(45h) Simulation of Imbibition Experiments with Wettability Altering Surfactants

In a fractured reservoir, the success of surfactant flooding depends on how effectively the surfactant residing in the fracture can penetrate and propagate into the matrix. Thus it is believed that spontaneous imbibition better represents what will happen in a fractured reservoir. Introduction of surfactant into the brine phase can improve oil production by lowering the interfacial tension (IFT) and by altering the wettability of the rock to water-wet or intermediate wet regime. The effects of surfactant on oil production from a lab scale core were studied with a 3-D numerical simulator. The IFT is correlated to the surfactant concentration with the data obtained from laboratory experiments, and the correlations between capillary pressure and IFT and between wettability and the absorption of surfactant on rock surface are modeled with conceptual models. The experimental results were in accordanc with the numerical simulations.
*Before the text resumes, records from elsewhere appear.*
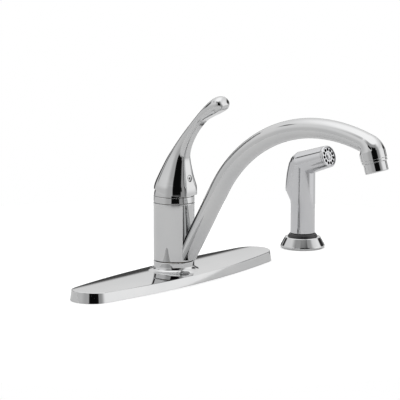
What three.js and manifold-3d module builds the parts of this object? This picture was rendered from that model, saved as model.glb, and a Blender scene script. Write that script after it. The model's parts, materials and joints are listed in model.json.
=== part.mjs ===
// Side spray kitchen faucet: deck plate, swivelling gooseneck spout, single lever with a
// ceramic cartridge, and a hand spray that stands in its own holder.
// Millimetres. Origin: centre of the deck plate's underside. +X along the plate towards
// the hand spray, -Y towards the basin, +Z up. z = 0 is the top of the sink deck.
import * as THREE from 'three';
import { mergeVertices } from 'three/addons/utils/BufferGeometryUtils.js';
import Module from 'manifold-3d';

const wasm = await Module();
wasm.setup();

// ---------------------------------------------------------------- driving dimensions
// general clearances
const SEAT_GAP = 0.3;          // between faces that touch on the real object
const HOLE_GAP = 0.3;          // radial, round a pin, stud or tube in its hole

// facets round a full turn: what shows, what is hidden, what is small
const FINE = 36;
const PLAIN = 20;
const SMALL = 10;

// sink deck
const HOLE_PITCH = 101.6;      // 4 inch pitch of the sink's holes
const DECK_THICKNESS = 19;     // what the nuts below clamp

// deck plate
const PLATE_HALF_LENGTH = 138.2;
const PLATE_HALF_WIDTH = 31.3;
const PLATE_END_RADIUS = 20.2;
const PLATE_HEIGHT = 10;
const PLATE_WALL = 2.2;
const PLATE_TOP_WALL = 3;
const PLATE_RIM_ROUND = 1.6;
const PLATE_CROWN_RADIUS = 280;
const COLLAR_RADIUS = 19.3;
const COLLAR_HEIGHT = 8.5;     // above the plate
const COLLAR_FILLET = 4.5;
const UNDERLAY_THICKNESS = 1.5;
const BOSS_RADIUS = 8;
const BOSS_DEPTH = 5;

// plate studs, washers and nuts
const STUD_RADIUS = 4.8;
const STUD_SEAT = 4;           // depth in the boss
const STUD_LENGTH_BELOW = 52;
const WASHER_RADIUS = 16;
const WASHER_THICKNESS = 2;
const STUD_NUT_RADIUS = 11;
const STUD_NUT_HEIGHT = 8;
const STUD_WING_THICKNESS = 4;

// valve body
const COLUMN_RADIUS = 15;
const SHANK_RADIUS = 15.5;
const SHANK_DEPTH = 32;
const FLANGE_RADIUS = 24;
const FLANGE_THICKNESS = 3;
const SCREW_RADIUS = 1.9;
const SCREW_HEAD_RADIUS = 3.4;
const SCREW_HEAD_HEIGHT = 1.6;
const SCREW_HEAD_ROOM = 1.1;   // between a screw's head and the shank
const SCREW_BITE = 2;
const CUP_RADIUS = 13.3;
const CUP_DEPTH = 24;
const COLUMN_ABOVE_HUB = 8.4;
const WATERWAY_RADIUS = 2.8;
const WATERWAY_OFFSET = 9.2;
const MIXED_RADIUS = 5;
const MIXED_DEPTH = 12;
const SUPPLY_SOCKET_DEPTH = 8;

// spout hub and tube
const HUB_RADIUS = 19.26;
const HUB_HEIGHT = 54.8;
const HUB_EDGE_ROUND = 0.7;
const TUBE_RADIUS = 9.1;
const TUBE_WALL = 1.9;
const SPOUT_FOOT_DEPTH = 20.7;  // how far below the hub the tube's axis starts on the hub's axis
const SPOUT_LEAN = 30;         // degrees from vertical
const SPOUT_STRAIGHT = 108.5;
const RISE_RADIUS = 131.3;
const CREST_RADIUS = 150;
const CREST_TURN = 19;         // degrees past the top
const ELBOW_RADIUS = 11;
const OUTLET_TILT = 17;        // degrees the outlet's axis leans forward of vertical
const NOZZLE_RADIUS = 11.8;
const NOZZLE_LENGTH = 7;
const NOZZLE_RING_RADIUS = 11.5;
const NOZZLE_RING_HEIGHT = 2.3;
const AERATOR_RADIUS = 10.5;
const AERATOR_HEIGHT = 8.7;
const AERATOR_THREAD_RADIUS = 8.8;
const AERATOR_THREAD_LENGTH = 6.4;
const AERATOR_BORE = 7.4;
const SCREEN_THICKNESS = 2;
const SCREEN_RECESS = 1.2;
const SCREEN_HOLES = 12;
const SCREEN_HOLE_RADIUS = 0.9;

// seals and slip rings between column and hub
const SLIP_RING_ROOM = 2;       // radial, between the column and the hub
const SLIP_RING_HEIGHT = 4;
const SLIP_RING_INSET = 1.2;
const O_RING_SECTION = 1.35;
const O_RING_HEIGHTS = [9.5, 33.5];   // above the hub's foot

// trim ring, dome, bonnet nut
const TRIM_RADIUS = 19.3;
const TRIM_HEIGHT = 6;
const TRIM_EDGE_ROUND = 0.6;
const DOME_RADIUS = 18.8;
const DOME_WALL = 2.2;
const DOME_OPENING = 12.5;
const PIVOT_BELOW_DOME_SEAT = 0.9;
const BONNET_BORE = 9.6;
const BONNET_HEIGHT = 5;
const BONNET_BITE = 3.1;       // depth in the column's cup

// cartridge
const SEAL_THICKNESS = 2.6;
const HOUSING_WALL = 2;
const FIXED_DISC_HEIGHT = 3.5;
const MOVING_DISC_HEIGHT = 3.2;
const MOVING_DISC_RADIUS = 8.3;
const CARRIER_HEIGHT = 7.2;
const PORT_RADIUS = 2.4;
const PORT_OFFSET = 5.4;
const INLET_SHIFT = -1;        // of the two inlets, towards the front
const STEM_RADIUS = 3.6;
const STEM_BALL_RADIUS = 2.5;
const STEM_ARM = 6;            // pivot down to the ball
const STEM_ABOVE_PIVOT = 28.5;
const STEM_SLOT_HALF_LENGTH = 6.6;
const STEM_PIN_RADIUS = 1.4;
const STEM_PIN_LENGTH = 17;
const TURRET_NECK_RADIUS = 9.2;
const TURRET_NECK_HEIGHT = 3.1;

// handle
const HOOD_CLEARANCE = 0.4;    // between the dome and the hood's hollow
const HOOD_RIM_SLOPE = 0.2;    // rise of the rim towards the back
const HOOD_RIM_ABOVE_TRIM = 4.6;
const FACET_DISTANCE = 18.4;   // how far the facet lies in front of the axis at the plug
const LEVER_BOSS_RADIUS = 6;
const LEVER_BOSS_DROP = 8;     // below the top of the hollow
const SET_SCREW_RADIUS = 2;
const SET_SCREW_LENGTH = 7;
const SET_SCREW_HEIGHT = 18;   // above the pivot
const PLUG_RADIUS = 3;
const PLUG_LENGTH = 3.6;
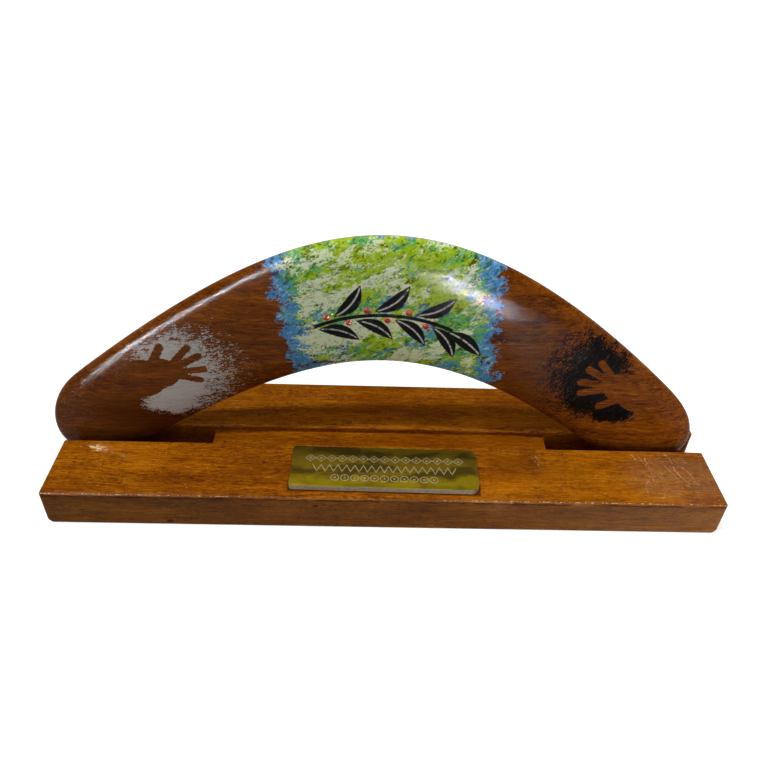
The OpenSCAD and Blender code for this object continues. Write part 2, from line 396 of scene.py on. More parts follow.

The imbibition results were also scaled with different dimensionless groups present in literature. It was observed that the scaling groups were applicable at lab scale. But, at a larger scale, the scaling groups needed to be modified to include surfactant diffusion terms. The simulator also gives predictions on recovery rates using surfactant methods, which is of crucial importance for field scale applications. A sensitivity analysis was also performed on various parameters like surfactant concentration, IFT reduction and extent of wettability alteration, permeability and length of fractures to better understand the process of surfactant flooding. Simulation results indicate that both capillarity and gravity help to improve oil production: in the very early stage of the production, capillarity is found to be the major driving force, and in the late stage, gravity and diffusion dominate the production behavior.